● Given material
================

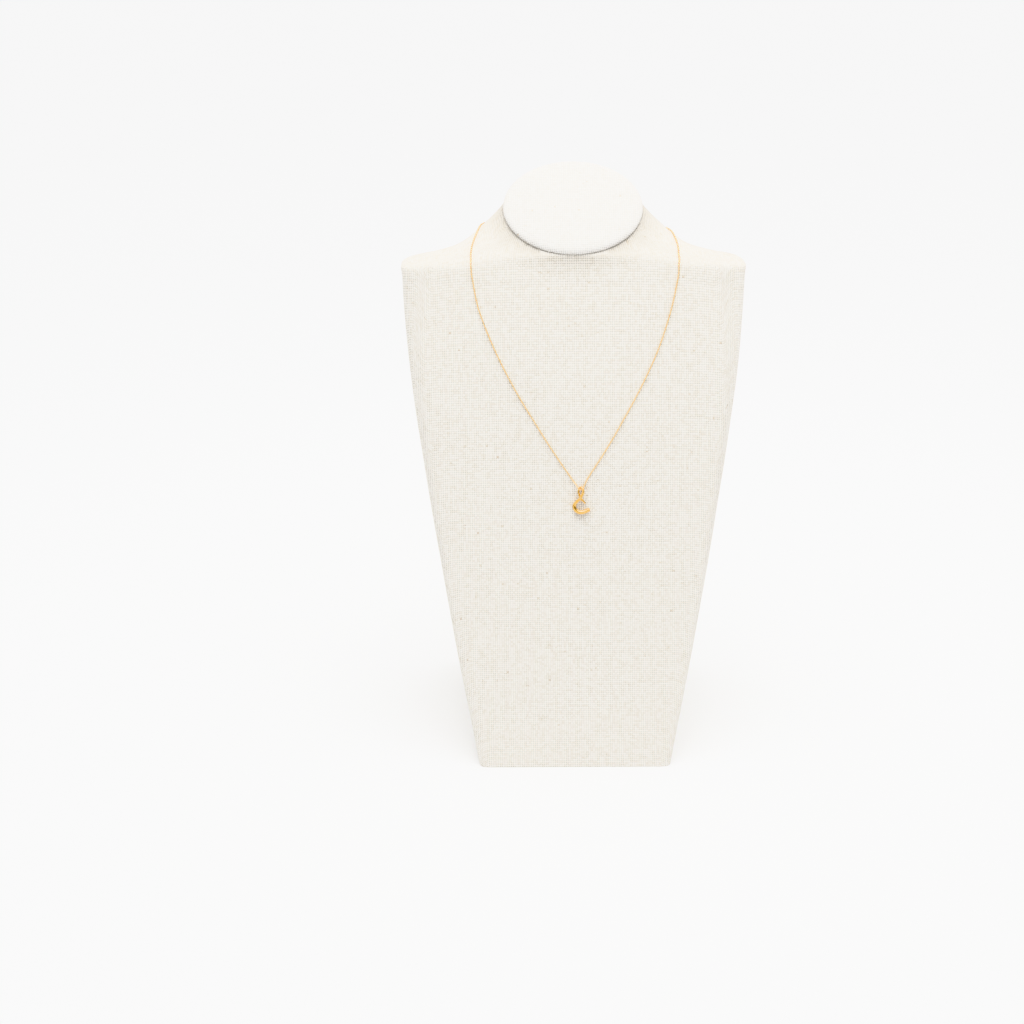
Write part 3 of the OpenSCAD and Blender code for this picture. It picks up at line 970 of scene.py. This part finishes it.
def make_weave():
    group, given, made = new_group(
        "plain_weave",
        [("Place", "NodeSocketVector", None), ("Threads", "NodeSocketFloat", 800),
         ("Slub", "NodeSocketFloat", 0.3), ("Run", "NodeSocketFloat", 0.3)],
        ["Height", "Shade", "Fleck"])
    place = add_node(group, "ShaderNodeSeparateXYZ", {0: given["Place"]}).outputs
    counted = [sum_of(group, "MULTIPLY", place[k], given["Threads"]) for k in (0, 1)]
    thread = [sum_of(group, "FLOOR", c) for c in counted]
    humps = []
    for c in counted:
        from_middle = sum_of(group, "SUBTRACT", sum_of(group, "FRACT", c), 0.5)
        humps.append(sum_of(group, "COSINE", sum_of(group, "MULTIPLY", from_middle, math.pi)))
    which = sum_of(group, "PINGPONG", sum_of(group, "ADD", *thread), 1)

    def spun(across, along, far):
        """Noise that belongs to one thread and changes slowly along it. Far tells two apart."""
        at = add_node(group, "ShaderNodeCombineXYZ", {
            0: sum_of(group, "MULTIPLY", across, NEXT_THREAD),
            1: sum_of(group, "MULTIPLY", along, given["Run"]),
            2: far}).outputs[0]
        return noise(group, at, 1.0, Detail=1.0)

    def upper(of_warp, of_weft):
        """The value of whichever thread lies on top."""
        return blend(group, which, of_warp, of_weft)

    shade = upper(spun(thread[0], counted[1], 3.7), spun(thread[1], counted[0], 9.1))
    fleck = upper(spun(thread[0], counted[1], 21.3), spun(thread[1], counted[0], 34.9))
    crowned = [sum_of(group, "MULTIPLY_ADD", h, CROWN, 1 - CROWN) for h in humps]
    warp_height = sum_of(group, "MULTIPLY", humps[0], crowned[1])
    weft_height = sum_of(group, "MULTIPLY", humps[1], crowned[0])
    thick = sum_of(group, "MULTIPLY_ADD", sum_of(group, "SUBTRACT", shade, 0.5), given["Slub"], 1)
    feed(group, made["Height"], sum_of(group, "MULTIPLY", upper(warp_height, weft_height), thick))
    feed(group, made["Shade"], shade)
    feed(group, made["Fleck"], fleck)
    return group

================

● Goal
Print back all the lines verbatim.

● Exercise result
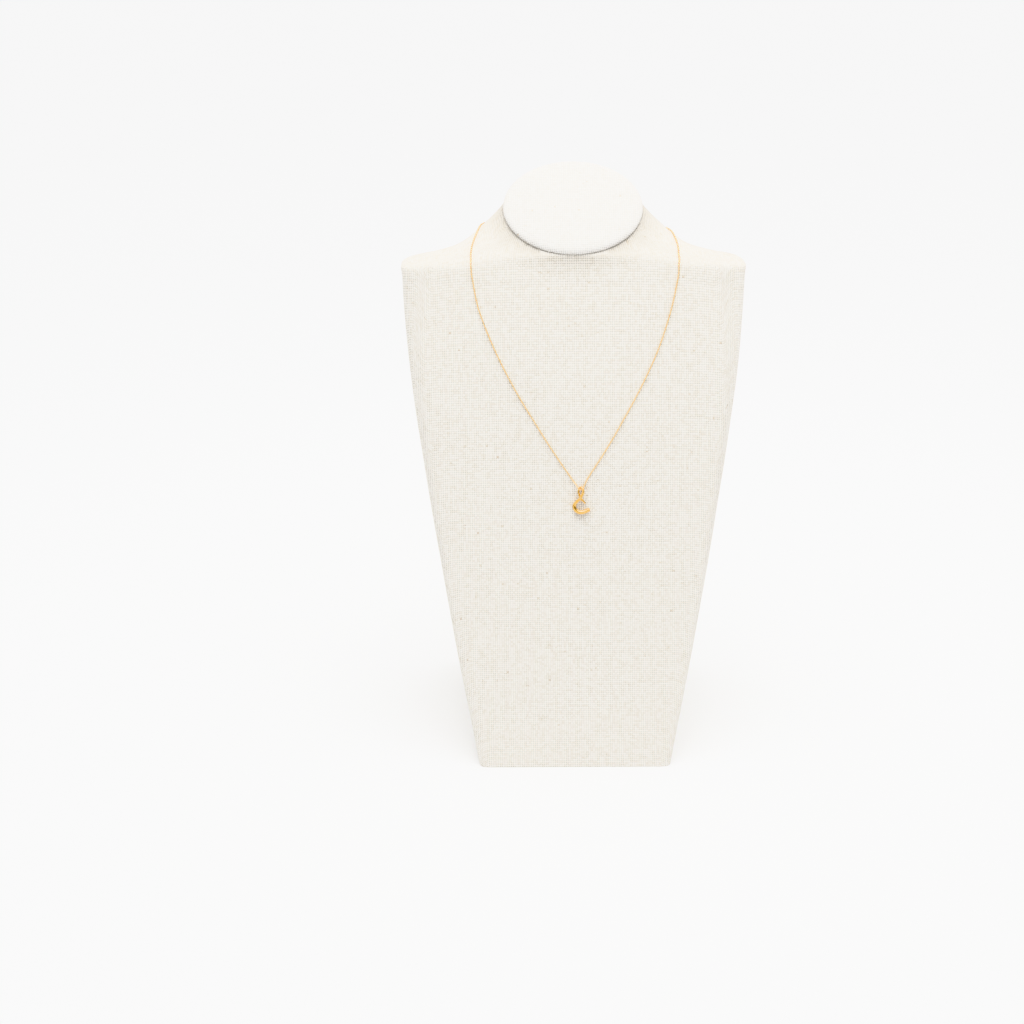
Write part 3 of the OpenSCAD and Blender code for this picture. It picks up at line 970 of scene.py. This part finishes it.
def make_weave():
    group, given, made = new_group(
        "plain_weave",
        [("Place", "NodeSocketVector", None), ("Threads", "NodeSocketFloat", 800),
         ("Slub", "NodeSocketFloat", 0.3), ("Run", "NodeSocketFloat", 0.3)],
        ["Height", "Shade", "Fleck"])
    place = add_node(group, "ShaderNodeSeparateXYZ", {0: given["Place"]}).outputs
    counted = [sum_of(group, "MULTIPLY", place[k], given["Threads"]) for k in (0, 1)]
    thread = [sum_of(group, "FLOOR", c) for c in counted]
    humps = []
    for c in counted:
        from_middle = sum_of(group, "SUBTRACT", sum_of(group, "FRACT", c), 0.5)
        humps.append(sum_of(group, "COSINE", sum_of(group, "MULTIPLY", from_middle, math.pi)))
    which = sum_of(group, "PINGPONG", sum_of(group, "ADD", *thread), 1)

    def spun(across, along, far):
        """Noise that belongs to one thread and changes slowly along it. Far tells two apart."""
        at = add_node(group, "ShaderNodeCombineXYZ", {
            0: sum_of(group, "MULTIPLY", across, NEXT_THREAD),
            1: sum_of(group, "MULTIPLY", along, given["Run"]),
            2: far}).outputs[0]
        return noise(group, at, 1.0, Detail=1.0)

    def upper(of_warp, of_weft):
        """The value of whichever thread lies on top."""
        return blend(group, which, of_warp, of_weft)

    shade = upper(spun(thread[0], counted[1], 3.7), spun(thread[1], counted[0], 9.1))
    fleck = upper(spun(thread[0], counted[1], 21.3), spun(thread[1], counted[0], 34.9))
    crowned = [sum_of(group, "MULTIPLY_ADD", h, CROWN, 1 - CROWN) for h in humps]
    warp_height = sum_of(group, "MULTIPLY", humps[0], crowned[1])
    weft_height = sum_of(group, "MULTIPLY", humps[1], crowned[0])
    thick = sum_of(group, "MULTIPLY_ADD", sum_of(group, "SUBTRACT", shade, 0.5), given["Slub"], 1)
    feed(group, made["Height"], sum_of(group, "MULTIPLY", upper(warp_height, weft_height), thick))
    feed(group, made["Shade"], shade)
    feed(group, made["Fleck"], fleck)
    return group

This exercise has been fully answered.